Doing the Limbo as an Expat

I love to travel. I make no secret of that, and I’ve made it my mission to encourage others to travel. So I don’t think it surprised too many people when I announced my plans to move to Germany. Even before I met Andy, it had always been a dream of mine to try living in Europe. But like most things, the reality usually doesn’t match expectations, and being an expat often feels like being in a weird travel limbo.

One of the things I like most about travel is experiencing something different. Different food, different sights, different cultures, it doesn’t matter, it all feeds my addiction. Even something small like going to a grocery store in a foreign country or figuring out a few words in a different language can be exhilarating.

I do also enjoy the comforts of home. Sometimes routine can be reassuring, and other times I just need things to be easy. I need that normalcy to recharge my batteries. Plus it’s nice to not have to worry about finding things at the grocery store or trying to understand another language.

expat limbo - Martinstor, Freiburg, Germany

Living as an expat, I experience both of these things simultaneously. And it can be exhausting.

I still only speak the bare minimal amount of German, which means a simple shopping task can turn stressful quickly. Like a few weeks ago when I was in a store paying with my bank card and a number pad came up on the cashier’s screen. I didn’t understand what he was saying to me, but it was clear he wanted a number of some sort.

The only thing that came to mind was my PIN, so I freaked out because, why in the world is this guy asking me to tell him my PIN? Luckily the woman behind me realized I don’t speak much German, and she said in clear German only the number he was asking for instead of the whole sentence.

Zip code. He wanted my zip code! Happy the cashier wasn’t trying to clear out my bank account, I laughed and told him my zip code.

expat limbo - Freiburg, Germany spring

It’s all a mindset really. Because I’m home, I expect things to be easier than when I’m traveling. I expect some kind of routine, some ease from day to day.

But it doesn’t work like that. I know where things are in the grocery store now, but it doesn’t mean the thing I’m looking for will actually be there. Items will regularly run out and not get replaced for days, or sometimes even a week or two. Or even disappear altogether like our tortillas or the olives Andy likes.

I’m in German class for four hours a day, five days a week. Yes, it’s a routine, but it’s not at all comfortable, and it’s also a lightening fast pace.

A normal college class meets for two and a half hours per week for a 15 week semester. Hour for hour, it’s like squeezing a college course into two weeks. No wonder my brain can’t absorb it all, and I get frustrated enough to throw my dictionary across the living room. There are 16 versions of “the” – you’d throw things too.

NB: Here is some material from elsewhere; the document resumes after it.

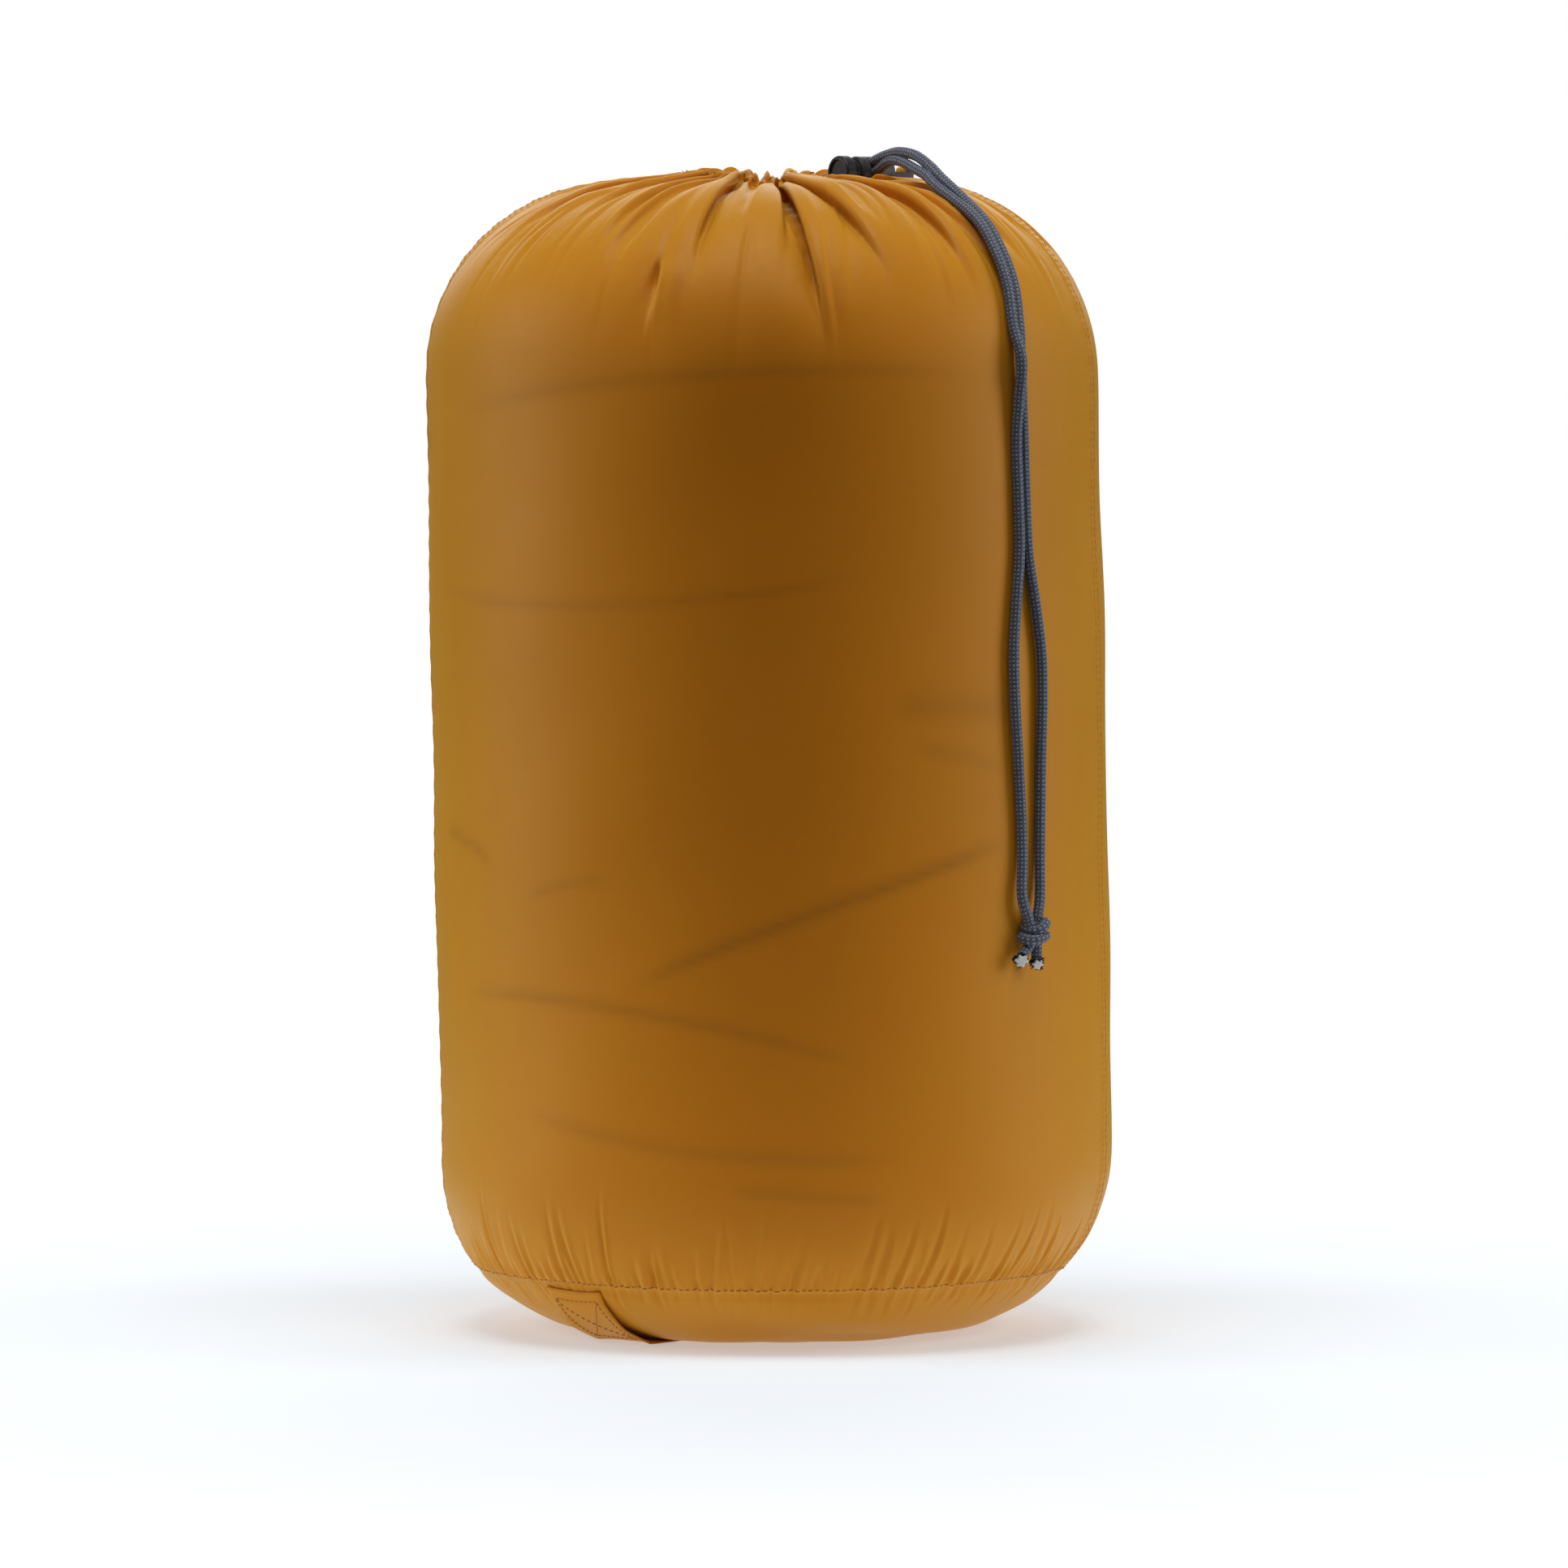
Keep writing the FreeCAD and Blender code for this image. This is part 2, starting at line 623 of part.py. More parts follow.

expat limbo - Schwabentor, Freiburg, Germany

So right now my life is a big combination of the elements of home and travel, a constant yo-yo. My routines are filled with surprises and changes. My travel-like experiences are filled with the knowledge that this is home, I’m not on vacation. As an expat, things are familiar but at the same time not familiar. I somehow feel stuck in limbo between travel and home. Maybe the two will someday merge together. But for now I will stumble through and continue to redefine myself and redefine what home really means.